The picture in England is different. The battleground there is mainly across Labour/Tory marginals. Ideas including "redistribution" and "fairness" may have less purchase there, so politicians tend to stress ideas such as "aspiration" and "growth" instead.

These might seem just simple linguistic nuance, but it's really a more substantive matter of reflecting local people's own priorities. Some say that society in parts of the UK is more atomised, others that it's more dynamic and diverse. Yet while most seem to believe that the constituent parts of the UK are stronger together than apart, there's no question that local tastes do vary and political imperatives must flow from those. The rebels clearly thought a new leader, with a differently presented agenda, would appeal better in English marginals.

So, in the end, what did Wednesday all add up to? Three things, I think.

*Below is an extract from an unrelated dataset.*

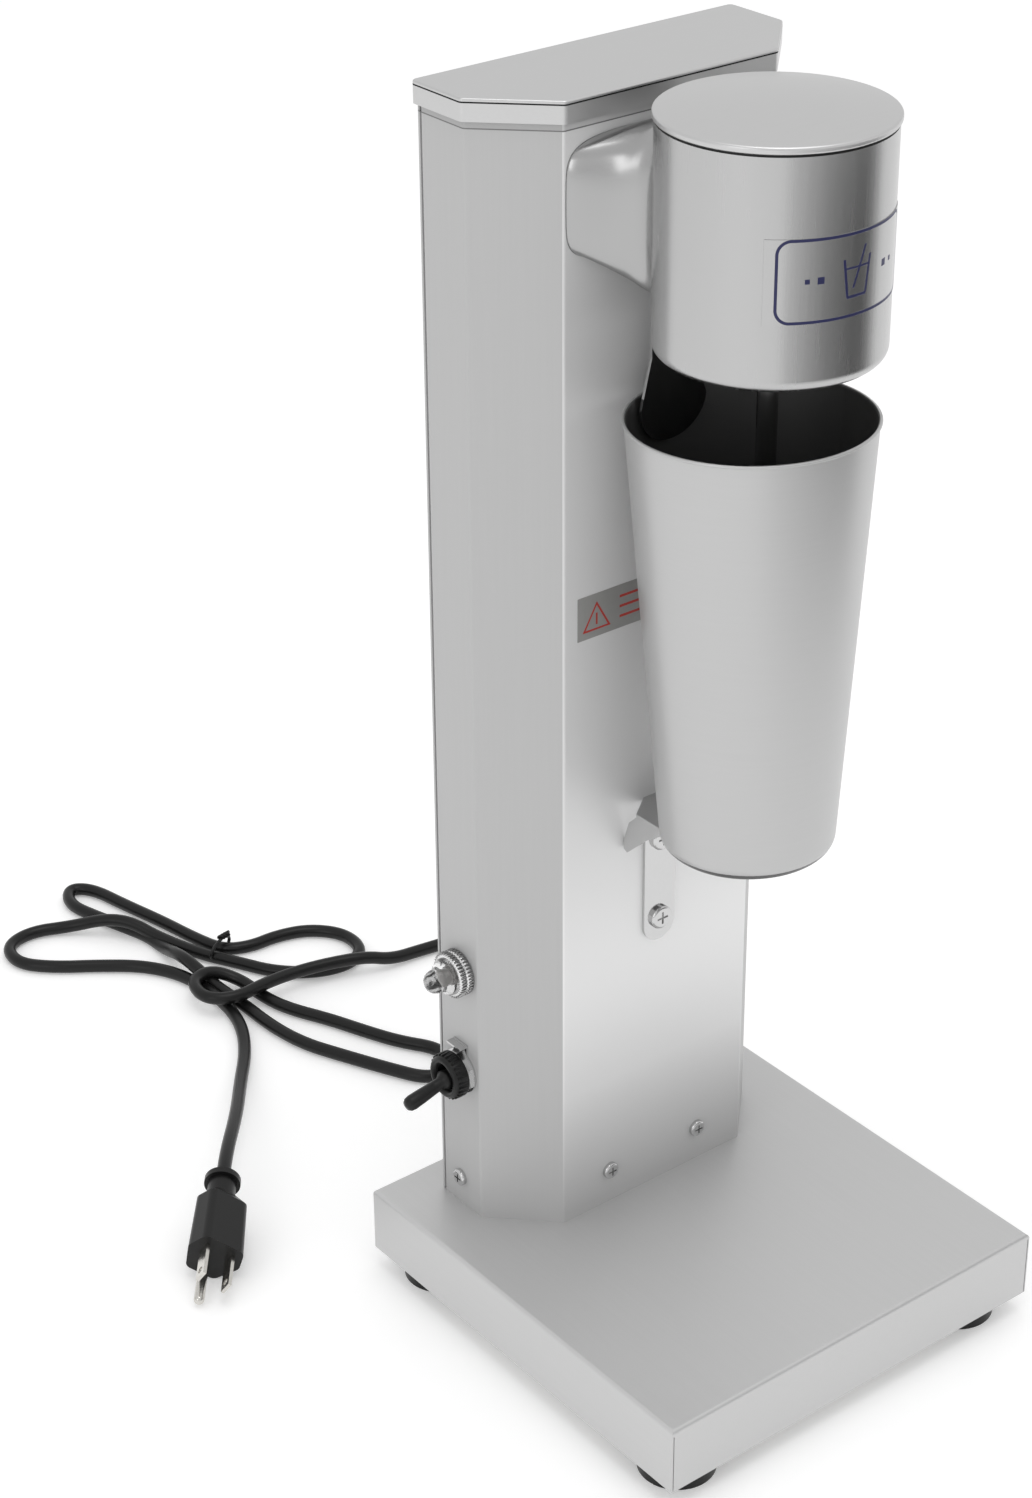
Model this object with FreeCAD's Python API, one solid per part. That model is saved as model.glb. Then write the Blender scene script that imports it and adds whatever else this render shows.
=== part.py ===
import FreeCAD, Part
import math
import os
from FreeCAD import Placement, Rotation, Vector

os.makedirs("parts", exist_ok=True)

# Millimetres. The origin is the centre of the base on the table, +Z up, and the front faces -Y.

# Base
base_size = 200.0
base_flange = 31.0
sheet = 1.0
bend_radius = 2.0
foot_height = 10.0
foot_radius = 17.0
foot_inset = 20.8
standoff_radius = 5.0
# Column
column_width = 150.0
column_face = 99.0
column_front = 30.0
column_back = 82.5
column_height = 492.4
return_flange = 12.0
cap_overhang = 1.8
cap_flange = 8.6
bracket_leg = 26.0
bracket_sheet = 2.0
front_screw_x = 24.5
foot_screw_z = 16.5
side_screw_y = 69.0
rear_screw_margin = 24.0
# Head
head_standoff = 13.5
head_radius = 43.0
head_drop = 89.1
head_wall = 1.2
head_corner = 5.0
lid_overhang = 0.8
lid_dome = 4.0
lid_rim = 2.6
lid_gap = 0.9
# Neck
neck_wall_width = 98.0
neck_wall_height = 41.0
neck_shoulder = 7.5
neck_middle_width = 73.0
neck_throat_width = 66.0
neck_throat_height = 63.0
neck_top_drop = 8.5
neck_sheet = 1.2
# Motor and spindle
shaft_radius = 4.0
spindle_length = 176.0
agitator_radius = 14.0
stator_radius = 31.0
stator_stack = 26.0
armature_radius = 16.0
bearing_outer = 11.0
bearing_width = 7.0
# Cup
cup_height = 179.5
cup_rim_radius = 48.0
cup_foot_radius = 34.3
cup_wall = 0.8
cup_bead = 0.7
cup_corner = 6.0
cup_lean = 1.6
cup_back_gap = 0.4
# Cup rest and guide
rim_drop = 29.0
shelf_width = 38.6
shelf_reach = 26.5
strap_width = 16.5
strap_drop = 62.0
rest_sheet = 1.5
rest_screw_low = 59.2
rest_screw_high = 21.1
guide_width = 32.0
guide_drop = 21.0
guide_sheet = 1.2
guide_gap = 6.0
guide_bend = 60.0
guide_x = -4.0
# Switch and lamp
panel_y = 67.0
switch_rise = 70.7
lamp_rise = 120.3
bushing_radius = 6.0
lever_rest_angle = 12.0
lever_length = 25.0
lever_radius = 3.4
# Cord
cord_radius = 3.2
cord_exit_x = 20.0
cord_exit_rise = 25.0
relief_length = 21.0
plug_roll = -35.6
plug_length = 47.0
plug_dip = 7.6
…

First, in the light of polls that show the Conservative lead on Labour narrowing, Labour MPs in English marginals decided that Gordon Brown's unflashy style and economic priorities would play as well in their constituencies as they do in Scotland. Second, any division about who should lead Labour into the election has gone. Third, some aspiring leadership hopefuls failed to match their vaulting ambition with a the kind of political toughness Gordon Brown is famous for. In doing so they caused a wee stushie for Labour but put a big stookie on their own chances of upward mobility.